## Source data
******

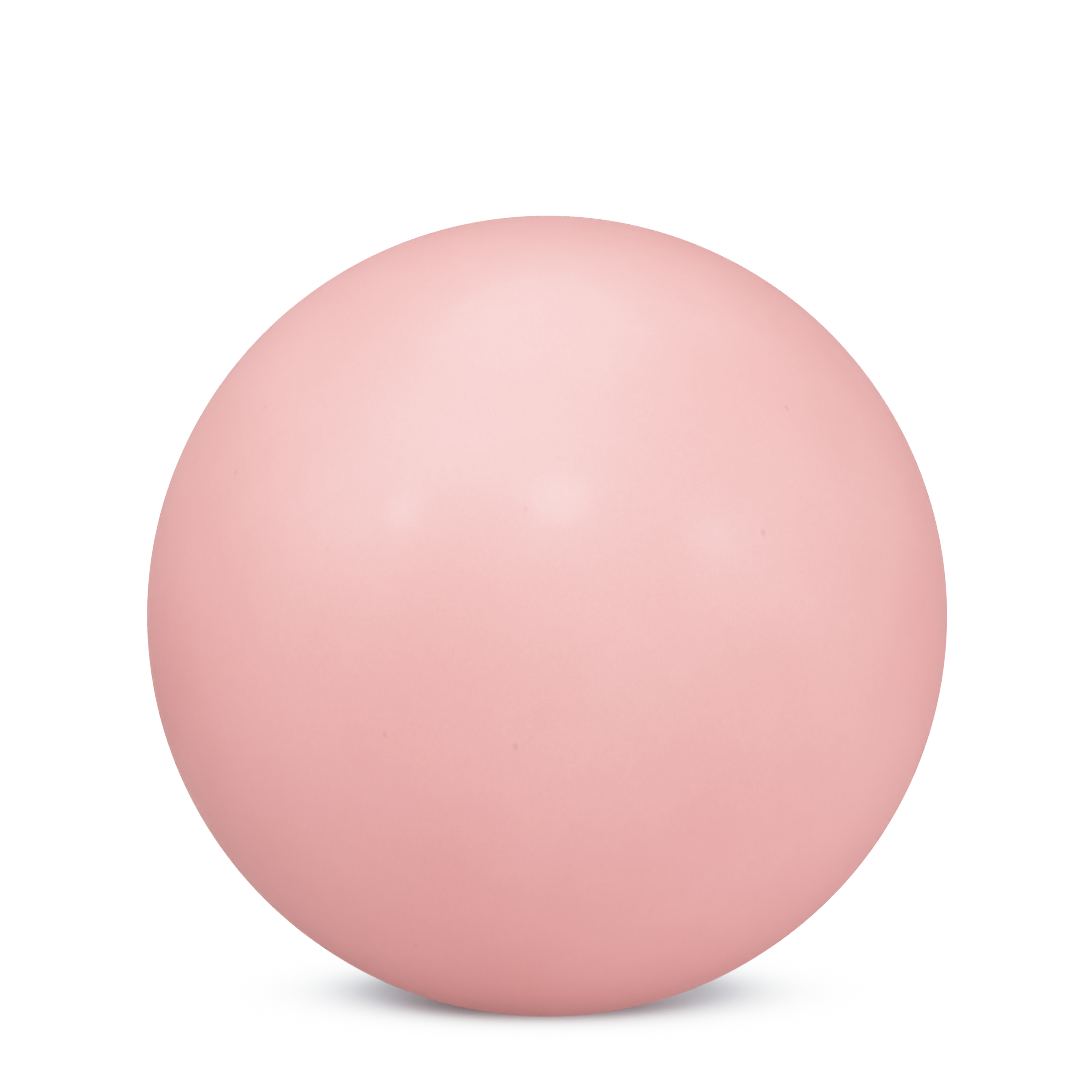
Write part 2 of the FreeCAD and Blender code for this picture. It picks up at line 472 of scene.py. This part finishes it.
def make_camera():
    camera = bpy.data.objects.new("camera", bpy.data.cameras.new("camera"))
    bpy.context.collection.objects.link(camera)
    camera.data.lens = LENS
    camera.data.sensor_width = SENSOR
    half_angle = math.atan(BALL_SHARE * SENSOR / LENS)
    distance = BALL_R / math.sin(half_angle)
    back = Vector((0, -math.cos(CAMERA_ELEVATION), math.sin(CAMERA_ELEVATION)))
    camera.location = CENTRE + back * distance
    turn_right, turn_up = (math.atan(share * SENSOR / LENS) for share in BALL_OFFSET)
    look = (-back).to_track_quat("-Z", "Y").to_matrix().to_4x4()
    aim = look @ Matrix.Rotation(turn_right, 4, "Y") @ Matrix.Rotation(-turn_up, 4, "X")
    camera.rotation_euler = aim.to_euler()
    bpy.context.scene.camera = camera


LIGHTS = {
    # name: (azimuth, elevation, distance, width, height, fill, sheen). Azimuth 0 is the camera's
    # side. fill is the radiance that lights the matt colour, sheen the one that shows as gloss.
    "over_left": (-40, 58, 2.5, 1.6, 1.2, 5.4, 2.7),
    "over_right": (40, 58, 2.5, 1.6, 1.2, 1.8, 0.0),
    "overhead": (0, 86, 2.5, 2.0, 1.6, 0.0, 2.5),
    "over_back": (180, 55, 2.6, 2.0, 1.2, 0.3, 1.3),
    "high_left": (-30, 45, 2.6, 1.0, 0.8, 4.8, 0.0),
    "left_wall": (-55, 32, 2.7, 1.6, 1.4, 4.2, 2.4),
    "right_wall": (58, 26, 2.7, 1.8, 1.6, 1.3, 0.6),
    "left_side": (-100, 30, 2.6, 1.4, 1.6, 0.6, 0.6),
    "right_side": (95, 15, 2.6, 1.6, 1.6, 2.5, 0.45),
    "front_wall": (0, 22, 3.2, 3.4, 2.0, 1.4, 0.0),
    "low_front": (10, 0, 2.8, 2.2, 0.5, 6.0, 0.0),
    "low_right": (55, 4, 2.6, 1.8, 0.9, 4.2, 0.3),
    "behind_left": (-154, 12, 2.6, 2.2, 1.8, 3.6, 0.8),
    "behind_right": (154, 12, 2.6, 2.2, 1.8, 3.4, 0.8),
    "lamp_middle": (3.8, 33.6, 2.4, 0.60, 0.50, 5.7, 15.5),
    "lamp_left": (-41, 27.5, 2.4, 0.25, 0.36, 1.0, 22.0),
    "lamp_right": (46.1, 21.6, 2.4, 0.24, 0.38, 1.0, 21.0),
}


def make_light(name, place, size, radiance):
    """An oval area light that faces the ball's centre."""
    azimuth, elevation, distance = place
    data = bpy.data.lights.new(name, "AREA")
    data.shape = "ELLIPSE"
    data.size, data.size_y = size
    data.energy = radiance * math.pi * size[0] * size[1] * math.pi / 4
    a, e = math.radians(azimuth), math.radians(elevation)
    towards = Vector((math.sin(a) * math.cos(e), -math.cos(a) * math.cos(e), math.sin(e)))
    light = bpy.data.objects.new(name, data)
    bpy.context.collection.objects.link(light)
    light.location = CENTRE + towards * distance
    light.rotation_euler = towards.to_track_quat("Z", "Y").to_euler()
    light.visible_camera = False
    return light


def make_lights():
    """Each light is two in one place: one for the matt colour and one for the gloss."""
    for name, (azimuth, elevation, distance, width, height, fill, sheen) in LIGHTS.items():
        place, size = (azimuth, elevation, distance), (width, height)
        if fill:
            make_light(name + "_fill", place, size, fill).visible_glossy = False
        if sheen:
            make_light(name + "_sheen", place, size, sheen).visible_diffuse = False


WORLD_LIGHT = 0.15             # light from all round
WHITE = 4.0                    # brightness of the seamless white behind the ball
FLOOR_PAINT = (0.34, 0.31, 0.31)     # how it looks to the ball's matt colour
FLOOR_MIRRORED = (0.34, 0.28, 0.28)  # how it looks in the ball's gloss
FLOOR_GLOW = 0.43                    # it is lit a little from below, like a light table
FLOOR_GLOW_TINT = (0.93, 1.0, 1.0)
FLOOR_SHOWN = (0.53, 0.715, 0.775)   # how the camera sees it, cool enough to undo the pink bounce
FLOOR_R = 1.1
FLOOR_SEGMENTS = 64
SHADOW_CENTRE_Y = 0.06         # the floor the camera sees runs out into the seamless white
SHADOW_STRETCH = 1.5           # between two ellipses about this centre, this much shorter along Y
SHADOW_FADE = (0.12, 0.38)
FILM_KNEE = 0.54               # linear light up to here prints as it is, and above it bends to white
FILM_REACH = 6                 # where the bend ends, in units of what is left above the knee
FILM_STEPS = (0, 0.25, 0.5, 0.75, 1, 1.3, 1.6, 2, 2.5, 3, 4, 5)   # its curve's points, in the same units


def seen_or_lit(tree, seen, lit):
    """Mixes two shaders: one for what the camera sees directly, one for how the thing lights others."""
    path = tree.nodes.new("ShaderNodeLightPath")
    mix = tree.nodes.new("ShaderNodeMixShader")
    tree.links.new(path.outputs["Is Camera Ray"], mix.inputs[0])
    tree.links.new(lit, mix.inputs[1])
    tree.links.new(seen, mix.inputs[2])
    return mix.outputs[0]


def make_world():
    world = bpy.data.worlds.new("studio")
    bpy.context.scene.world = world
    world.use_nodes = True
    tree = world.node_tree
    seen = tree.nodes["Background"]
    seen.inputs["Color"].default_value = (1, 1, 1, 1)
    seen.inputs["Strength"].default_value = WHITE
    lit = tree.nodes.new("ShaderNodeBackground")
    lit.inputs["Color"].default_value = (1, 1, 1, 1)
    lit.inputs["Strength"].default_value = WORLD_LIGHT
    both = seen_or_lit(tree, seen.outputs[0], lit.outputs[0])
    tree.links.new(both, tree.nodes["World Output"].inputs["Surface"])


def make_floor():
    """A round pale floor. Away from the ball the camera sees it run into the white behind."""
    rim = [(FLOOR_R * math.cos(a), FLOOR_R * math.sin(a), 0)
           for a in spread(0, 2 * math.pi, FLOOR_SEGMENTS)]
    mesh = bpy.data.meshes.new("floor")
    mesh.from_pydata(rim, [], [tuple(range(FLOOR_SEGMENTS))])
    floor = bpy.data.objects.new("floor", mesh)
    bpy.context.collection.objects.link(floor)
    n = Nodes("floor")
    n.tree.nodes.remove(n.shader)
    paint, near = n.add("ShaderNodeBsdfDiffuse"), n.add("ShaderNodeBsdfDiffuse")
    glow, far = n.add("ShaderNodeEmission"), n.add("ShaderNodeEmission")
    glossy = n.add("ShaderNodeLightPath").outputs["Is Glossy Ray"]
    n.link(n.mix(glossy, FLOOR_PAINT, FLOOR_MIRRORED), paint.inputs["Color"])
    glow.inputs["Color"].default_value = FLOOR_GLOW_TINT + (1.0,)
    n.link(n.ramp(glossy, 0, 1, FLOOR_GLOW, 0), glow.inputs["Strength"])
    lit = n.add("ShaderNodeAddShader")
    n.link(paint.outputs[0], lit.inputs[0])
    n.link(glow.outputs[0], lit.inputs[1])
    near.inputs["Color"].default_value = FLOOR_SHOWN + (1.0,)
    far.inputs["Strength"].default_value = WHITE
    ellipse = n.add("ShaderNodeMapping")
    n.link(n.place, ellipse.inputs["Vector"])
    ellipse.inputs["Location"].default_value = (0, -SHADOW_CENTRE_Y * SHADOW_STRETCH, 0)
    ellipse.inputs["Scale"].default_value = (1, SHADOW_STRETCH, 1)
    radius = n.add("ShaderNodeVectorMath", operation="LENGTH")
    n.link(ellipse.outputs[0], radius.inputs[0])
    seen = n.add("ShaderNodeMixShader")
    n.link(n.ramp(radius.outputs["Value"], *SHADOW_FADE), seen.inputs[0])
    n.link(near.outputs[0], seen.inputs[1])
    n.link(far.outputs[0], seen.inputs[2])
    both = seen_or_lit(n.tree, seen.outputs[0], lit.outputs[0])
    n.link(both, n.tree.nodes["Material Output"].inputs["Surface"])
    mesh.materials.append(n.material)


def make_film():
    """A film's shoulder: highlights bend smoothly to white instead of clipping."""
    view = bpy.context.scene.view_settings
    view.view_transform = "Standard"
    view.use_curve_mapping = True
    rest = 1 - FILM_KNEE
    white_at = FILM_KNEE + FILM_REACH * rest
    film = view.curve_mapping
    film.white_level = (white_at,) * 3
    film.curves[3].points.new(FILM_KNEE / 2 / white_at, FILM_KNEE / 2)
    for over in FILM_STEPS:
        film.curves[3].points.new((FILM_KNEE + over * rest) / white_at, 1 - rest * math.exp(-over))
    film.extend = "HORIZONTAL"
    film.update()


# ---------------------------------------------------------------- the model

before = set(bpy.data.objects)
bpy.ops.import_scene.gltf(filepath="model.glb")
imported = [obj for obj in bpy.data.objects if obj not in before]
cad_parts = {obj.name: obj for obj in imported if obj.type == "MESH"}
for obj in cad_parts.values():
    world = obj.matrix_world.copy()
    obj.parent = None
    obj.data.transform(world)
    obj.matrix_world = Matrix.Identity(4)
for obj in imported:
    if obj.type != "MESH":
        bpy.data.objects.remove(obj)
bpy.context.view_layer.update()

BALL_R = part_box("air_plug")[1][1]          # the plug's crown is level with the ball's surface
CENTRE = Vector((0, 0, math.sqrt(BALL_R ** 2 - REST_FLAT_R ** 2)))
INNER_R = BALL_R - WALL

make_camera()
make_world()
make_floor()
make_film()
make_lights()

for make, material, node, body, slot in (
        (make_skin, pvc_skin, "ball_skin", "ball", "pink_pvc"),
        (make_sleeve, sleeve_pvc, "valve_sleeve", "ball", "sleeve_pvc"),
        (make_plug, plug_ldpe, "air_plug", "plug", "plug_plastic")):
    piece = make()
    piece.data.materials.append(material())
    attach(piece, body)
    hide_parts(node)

******

## Work instructions
Give back exactly the lines from the one containing "bpy.data.objects.remove(obj)" to the end of the material, both ends included.

## Complete output
        bpy.data.objects.remove(obj)
bpy.context.view_layer.update()

BALL_R = part_box("air_plug")[1][1]          # the plug's crown is level with the ball's surface
CENTRE = Vector((0, 0, math.sqrt(BALL_R ** 2 - REST_FLAT_R ** 2)))
INNER_R = BALL_R - WALL

make_camera()
make_world()
make_floor()
make_film()
make_lights()

for make, material, node, body, slot in (
        (make_skin, pvc_skin, "ball_skin", "ball", "pink_pvc"),
        (make_sleeve, sleeve_pvc, "valve_sleeve", "ball", "sleeve_pvc"),
        (make_plug, plug_ldpe, "air_plug", "plug", "plug_plastic")):
    piece = make()
    piece.data.materials.append(material())
    attach(piece, body)
    hide_parts(node)